──────── Information shown ────────

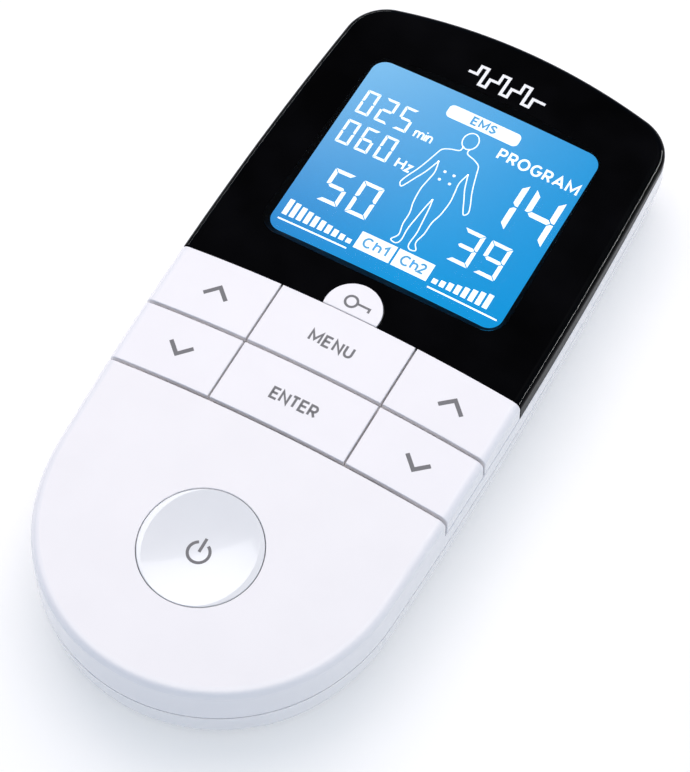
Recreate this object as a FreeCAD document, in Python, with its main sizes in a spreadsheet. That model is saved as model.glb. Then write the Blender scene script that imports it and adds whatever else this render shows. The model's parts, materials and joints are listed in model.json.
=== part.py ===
import FreeCAD, Part
import math
import os
import re

import Sketcher
from FreeCAD import Placement, Rotation, Vector

# A two-channel nerve and muscle stimulator that lies on its back: +Z is up, +Y points to the display
# end, and the origin is the middle of the back face. All sizes are millimetres, all angles degrees.

DIMENSIONS = (
    # How far a cutting tool runs past what it cuts, and the air between pieces that rest on each other.
    ("margin", 1.0),
    ("rest_gap", 0.05),
    # The body's outline at its widest, the parting line between the two housings.
    ("body_width", 63.0),
    ("body_length", 133.8),
    ("body_height", 21.0),
    ("parting_height", 9.7),
    ("shoulder_height", 13.5),
    ("side_bow_radius", 940.0),
    ("side_bow_middle", 10.2),
    ("display_end_radius", 145.0),
    ("display_corner_radius", 7.5),
    ("flank_radius", 35.0),
    ("round_end_radius", 29.9),
    ("front_draft", 0.6),
    ("back_draft", 7.0),
    ("front_edge_radius", 1.7),
    ("inner_edge_radius", 1.0),
    ("back_edge_radius", 5.0),
    ("parting_gap", 0.18),
    ("lip_height", 1.0),
    ("lip_fit", 0.05),
    ("edge_softness", 0.15),
    ("crown_across_radius", 172.0),
    ("crown_along_radius", 820.0),
    # Walls of the mouldings.
    ("wall", 1.8),
    ("floor_thickness", 2.0),
    ("cover_thickness", 1.5),
    ("key_thickness", 1.2),
    ("key_clearance", 0.55),
    ("seat_wall", 1.4),
    ("deck_thickness", 1.0),
    ("deck_top", 17.1),
    # Keys.
    ("cover_edge", 4.37),
    ("key_pitch", 12.07),
    ("column_half", 12.4),
    ("row_gap", 0.6),
    ("column_gap", 0.35),
    ("cover_gap", 0.16),
    ("key_travel", 0.3),
    ("travel_spare", 0.02),
    ("key_side_gap", 0.35),
    ("key_column", 21.0),
    ("stem_radius", 2.0),
    ("stem_clearance", 0.3),
    ("rib_width", 1.4),
    ("lock_centre", 5.4),
    ("lock_radius", 5.0),
    ("lock_well_gap", 0.4),
    ("lock_stem", 7.2),
    ("power_centre", -43.07),
    ("power_radius", 10.05),
    ("power_gap", 0.13),
    ("power_flange", 1.3),
    ("power_flange_bottom", 16.9),
    ("power_dish", 0.75),
    ("power_rim", 0.35),
    # Display.
    ("window_width", 42.9),
    ("window_length", 39.1),
    ("window_middle", 33.73),
    ("window_corner", 2.6),
    ("window_bottom", 17.3),
    ("window_bevel", 2.2),
    ("pane_gap", 0.04),
    ("glass_width", 45.0),
    ("glass_length", 41.5),
    ("glass_top", 17.2),
    ("glass_thickness", 1.1),
    ("frame_width", 48.0),
    ("frame_length", 45.0),
    ("frame_top", 16.3),
    ("frame_fit", 0.2),
    ("frame_lip", 0.8),
    ("glass_fit", 0.15),
    ("film_thickness", 0.1),
    ("film_gap", 0.02),
    ("guide_thickness", 0.8),
    ("guide_border", 2.4),
    ("light_width", 2.4),
    ("light_depth", 1.0),
    ("light_gap", 0.1),
    ("light_count", 4),
    ("strip_width", 1.2),
    ("strip_border", 2.0),
    # Board and keypad.
    ("board_top", 15.0),
    ("board_thickness", 1.2),
    ("board_width", 50.0),
    ("board_low", -30.0),
    ("board_high", 50.0),
    ("board_tail_width", 26.0),
    ("board_tail_low", -50.5),
    ("board_jack_width", 42.0),
    ("board_jack_high", 58.8),
    ("board_hole_across", 22.5),
    ("board_hole_high", 10.5),
    ("board_hole_low", -27.0),
    ("board_hole_radius", 1.1),
    ("mat_thickness", 0.8),
    ("mat_tongue_width", 12.0),
    ("mat_inset", 0.4),
    ("boss_height", 0.2),
    ("boss_rim", 0.2),
    ("dome_fit", 0.2),
    ("dome_radius", 2.5),
    ("dome_crown_radius", 1.0),
    ("dome_height", 0.4),
    ("dome_thickness", 0.1),
    # What the board carries underneath.
    ("chip_width", 10.0),
    ("chip_height", 1.4),
    ("chip_along", 26.0),
    ("core_across", 16.0),
    ("core_along", 36.0),
    ("core_width", 14.0),
    ("core_depth", 5.0),
    ("core_height", 10.0),
    ("core_gap", 0.5),
    ("core_yoke", 0.9),
    ("core_hole_width", 3.2),
    ("core_hole_across", 4.3),
    ("winding_width", 11.0),
    ("winding_depth", 10.5),
    ("winding_height", 8.0),
    ("winding_bore_width", 5.6),
    ("winding_bore_depth", 5.2),
    ("can_radius", 3.1),
    ("can_height", 9.0),
    ("can_across", 21.0),
    ("can_along", 46.0),
    ("buzzer_radius", 6.0),
    ("buzzer_height", 4.5),
    ("buzzer_along", 42.0),
    ("buzzer_port_radius", 1.0),
    ("buzzer_port_depth", 1.1),
    ("crystal_width", 8.0),
    ("crystal_depth", 3.4),
    ("crystal_height", 3.0),
    ("crystal_along", 17.0),
    ("transistor_width", 4.5),
    ("transistor_depth", 6.0),
    ("transistor_height", 2.2),
    ("transistor_along", 22.0),
    ("transistor_near", 12.0),
    ("transistor_far", 19.0),
    # Batteries and their compartment.
    ("cell_radius", 5.25),
    ("cell_length", 44.5),
    ("cell_nub_radius", 1.9),
    ("cell_nub_length", 0.8),
    ("cell_nub_bevel", 0.2),
    ("cell_collar", 0.9),
    ("cell_bevel", 0.3),
    ("cell_step", 0.2),
    ("cell_air", 0.15),
    ("cell_end_air", 0.3),
    ("cell_pitch", 11.2),
    ("bay_width", 35.0),
    ("bay_length", 50.0),
    ("bay_middle", -21.3),
    ("bay_wall", 1.8),
    ("bay_top", 12.6),
    ("bay_roof", 0.9),
    ("door_thickness", 1.6),
    ("door_overlap", 1.0),
    ("door_gap", 0.2),
    ("door_pin_radius", 0.5),
    ("door_pin_fit", 0.05),
    ("door_pin_height", 0.9),
    ("door_pin_length", 0.9),
    ("tongue_width", 8.0),
    ("tongue_gap", 0.3),
    ("tongue_thickness", 1.0),
    ("tongue_height", 1.6),
    ("groove_radius", 0.5),
    ("groove_length", 12.0),
    ("groove_pitch", 1.8),
    ("groove_border", 3.0),
    ("contact_thickness", 0.4),
    ("contact_width", 7.5),
    ("contact_reach", 3.2),
    ("leaf_width", 5.0),
    ("leaf_thickness", 0.3),
    ("leaf_tip_reach", 1.5),
    # Output jacks.
    ("jack_spacing", 24.0),
    ("jack_height", 6.0),
    ("jack_bore_radius", 1.3),
    ("jack_bore_length", 12.0),
    ("jack_nose_radius", 2.8),
    ("jack_width", 7.6),
    ("jack_fit", 0.1),
    ("jack_case_drop", 3.0),
    ("jack_slot_width", 1.6),
    ("jack_slot_height", 1.0),
    ("jack_slot_wall", 0.35),
    ("jack_slot_border", 1.2),
    ("jack_contact_width", 1.4),
    ("jack_contact_thickness", 0.3),
    ("jack_contact_air", 0.15),
    ("jack_mouth", 65.6),
    ("jack_front", 61.8),
    ("jack_back", 51.0),
    # Screws.
    ("screw_top_across", 24.3),
    ("screw_top_along", 59.9),
    ("screw_low_across", 17.0),
    ("screw_low_along", -52.4),
    ("screw_radius", 1.0),
    ("screw_head_radius", 1.9),
    ("screw_head_height", 1.4),
    ("screw_head_seat", 3.4),
    ("screw_end", 13.2),
    ("screw_boss_radius", 2.4),
    ("screw_fit", 0.2),
    ("screw_head_fit", 0.3),
    ("screw_slot_length", 2.4),
    ("screw_slot_width", 0.5),
    ("screw_slot_depth", 0.7),
    ("boss_relief", 0.2),
    ("pilot_spare", 0.3),
    ("well_wall", 0.9),
)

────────

**Required task:**
Print only the lines that run from the start of the listing to the line bearing "from FreeCAD import"; please keep the first line and that last one, exactly as they appear.

**Full response:**
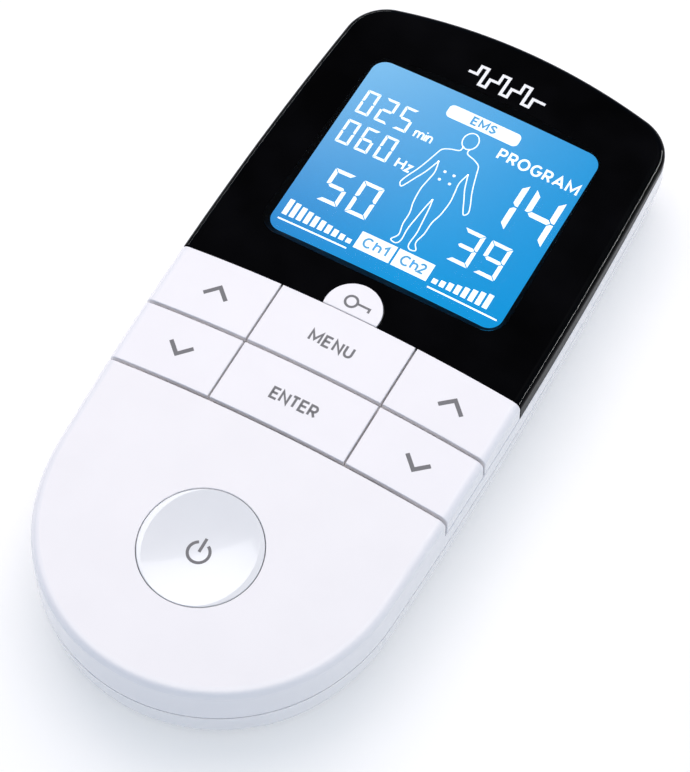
Recreate this object as a FreeCAD document, in Python, with its main sizes in a spreadsheet. That model is saved as model.glb. Then write the Blender scene script that imports it and adds whatever else this render shows. The model's parts, materials and joints are listed in model.json.
=== part.py ===
import FreeCAD, Part
import math
import os
import re

import Sketcher
from FreeCAD import Placement, Rotation, Vector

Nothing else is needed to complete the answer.